SHORT TASK
Read the lines below and count those that have the word "this". Respond with the number only.

GIVEN INFORMATION
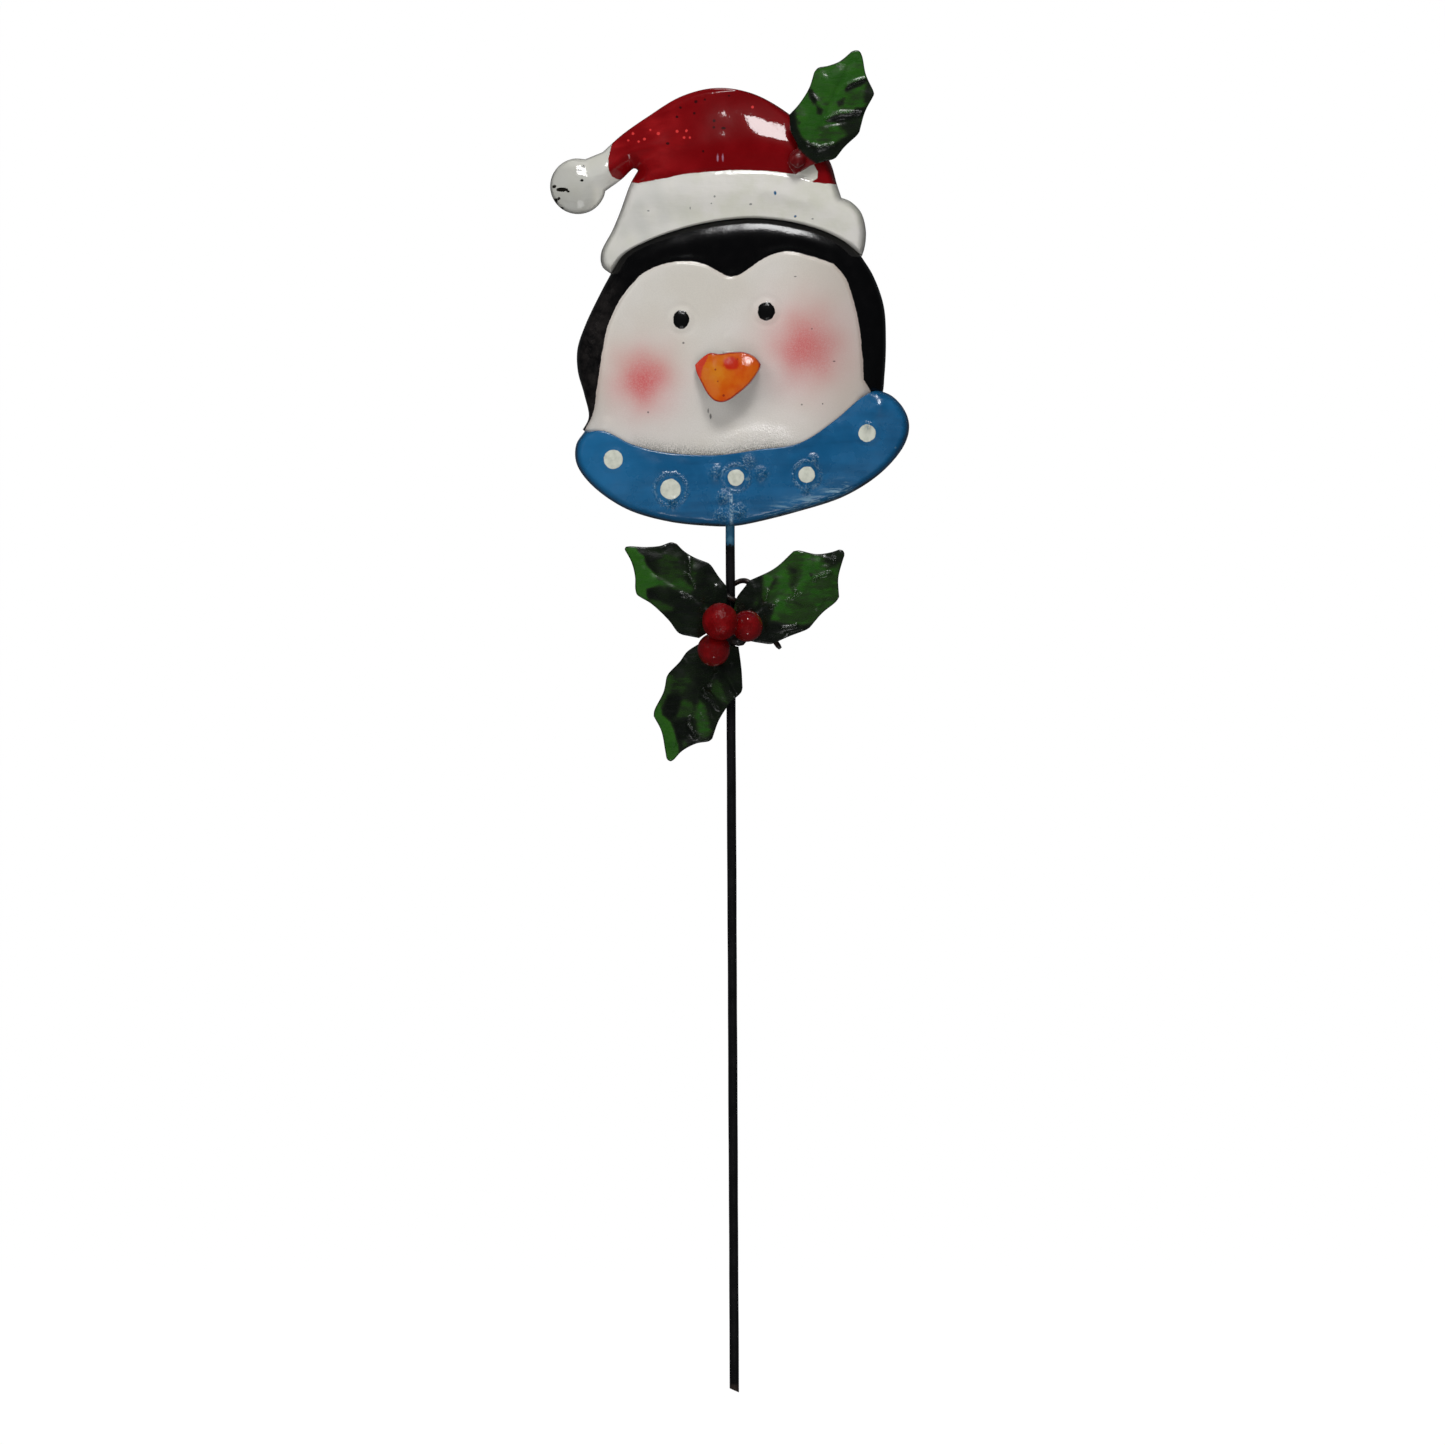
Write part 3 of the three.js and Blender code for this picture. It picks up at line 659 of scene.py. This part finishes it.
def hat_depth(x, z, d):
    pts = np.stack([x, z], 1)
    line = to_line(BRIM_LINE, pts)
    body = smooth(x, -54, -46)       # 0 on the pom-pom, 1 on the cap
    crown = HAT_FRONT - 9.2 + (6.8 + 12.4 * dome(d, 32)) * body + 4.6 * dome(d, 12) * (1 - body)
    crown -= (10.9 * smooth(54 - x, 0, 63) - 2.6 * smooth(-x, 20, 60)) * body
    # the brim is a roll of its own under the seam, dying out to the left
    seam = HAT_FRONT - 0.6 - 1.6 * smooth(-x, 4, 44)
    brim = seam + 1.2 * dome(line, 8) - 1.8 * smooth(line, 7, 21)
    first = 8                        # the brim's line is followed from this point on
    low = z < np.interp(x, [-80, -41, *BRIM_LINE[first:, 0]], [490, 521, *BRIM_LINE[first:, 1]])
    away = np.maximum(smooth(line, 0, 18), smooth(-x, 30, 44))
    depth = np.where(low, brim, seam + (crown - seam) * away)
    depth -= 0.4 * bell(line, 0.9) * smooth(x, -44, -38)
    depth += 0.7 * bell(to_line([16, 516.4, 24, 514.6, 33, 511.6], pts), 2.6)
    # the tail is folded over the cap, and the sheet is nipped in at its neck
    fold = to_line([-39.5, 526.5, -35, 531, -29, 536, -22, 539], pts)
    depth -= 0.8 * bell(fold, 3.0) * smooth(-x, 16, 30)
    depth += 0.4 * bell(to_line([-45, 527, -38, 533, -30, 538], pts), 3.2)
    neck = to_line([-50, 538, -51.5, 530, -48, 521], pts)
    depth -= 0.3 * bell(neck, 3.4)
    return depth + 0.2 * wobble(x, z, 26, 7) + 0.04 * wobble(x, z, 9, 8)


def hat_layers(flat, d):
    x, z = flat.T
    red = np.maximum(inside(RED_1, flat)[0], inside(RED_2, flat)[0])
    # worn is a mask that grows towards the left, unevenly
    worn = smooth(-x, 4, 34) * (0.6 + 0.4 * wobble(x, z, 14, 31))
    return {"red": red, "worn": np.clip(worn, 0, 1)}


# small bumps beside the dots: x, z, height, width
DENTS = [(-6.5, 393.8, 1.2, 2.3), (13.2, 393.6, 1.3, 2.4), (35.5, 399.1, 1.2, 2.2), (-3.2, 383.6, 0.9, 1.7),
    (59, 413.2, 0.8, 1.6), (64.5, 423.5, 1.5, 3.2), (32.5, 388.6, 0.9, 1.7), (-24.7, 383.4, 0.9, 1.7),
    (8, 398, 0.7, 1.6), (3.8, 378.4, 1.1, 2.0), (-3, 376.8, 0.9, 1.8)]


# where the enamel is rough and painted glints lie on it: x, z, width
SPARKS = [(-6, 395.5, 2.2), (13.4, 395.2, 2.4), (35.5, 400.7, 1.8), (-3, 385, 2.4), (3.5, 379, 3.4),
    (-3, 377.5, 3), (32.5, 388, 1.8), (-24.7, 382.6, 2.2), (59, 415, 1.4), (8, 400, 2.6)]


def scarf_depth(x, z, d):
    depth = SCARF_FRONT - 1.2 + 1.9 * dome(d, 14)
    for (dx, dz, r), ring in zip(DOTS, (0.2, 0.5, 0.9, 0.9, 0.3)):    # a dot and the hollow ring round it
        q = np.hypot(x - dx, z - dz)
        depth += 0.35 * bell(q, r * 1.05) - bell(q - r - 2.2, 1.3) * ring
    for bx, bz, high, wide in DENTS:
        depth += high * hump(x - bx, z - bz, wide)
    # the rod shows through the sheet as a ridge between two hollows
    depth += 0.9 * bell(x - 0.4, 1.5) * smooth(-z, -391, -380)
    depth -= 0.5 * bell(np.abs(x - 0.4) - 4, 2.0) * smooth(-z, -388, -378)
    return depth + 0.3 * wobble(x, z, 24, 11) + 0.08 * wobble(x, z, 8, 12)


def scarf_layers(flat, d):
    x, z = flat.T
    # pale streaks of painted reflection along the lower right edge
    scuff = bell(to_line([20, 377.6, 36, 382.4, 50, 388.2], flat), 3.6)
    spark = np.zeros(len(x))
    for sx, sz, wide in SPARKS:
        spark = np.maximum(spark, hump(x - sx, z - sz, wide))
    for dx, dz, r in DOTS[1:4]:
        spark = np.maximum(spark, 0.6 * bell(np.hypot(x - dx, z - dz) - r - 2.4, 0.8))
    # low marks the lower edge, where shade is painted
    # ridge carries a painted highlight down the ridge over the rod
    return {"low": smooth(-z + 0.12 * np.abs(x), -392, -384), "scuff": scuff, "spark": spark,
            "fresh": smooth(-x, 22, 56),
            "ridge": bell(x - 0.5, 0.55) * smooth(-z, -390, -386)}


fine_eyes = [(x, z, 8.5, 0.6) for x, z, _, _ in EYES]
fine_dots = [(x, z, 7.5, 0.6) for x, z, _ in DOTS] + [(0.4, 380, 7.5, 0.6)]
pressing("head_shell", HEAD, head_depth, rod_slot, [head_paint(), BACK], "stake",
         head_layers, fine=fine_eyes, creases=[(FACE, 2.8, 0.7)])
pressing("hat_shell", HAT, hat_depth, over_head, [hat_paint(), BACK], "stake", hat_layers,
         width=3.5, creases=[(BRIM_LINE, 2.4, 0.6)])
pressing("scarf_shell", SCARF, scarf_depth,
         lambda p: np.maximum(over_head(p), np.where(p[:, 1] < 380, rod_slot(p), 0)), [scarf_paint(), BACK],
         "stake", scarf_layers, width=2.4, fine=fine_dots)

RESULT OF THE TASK
2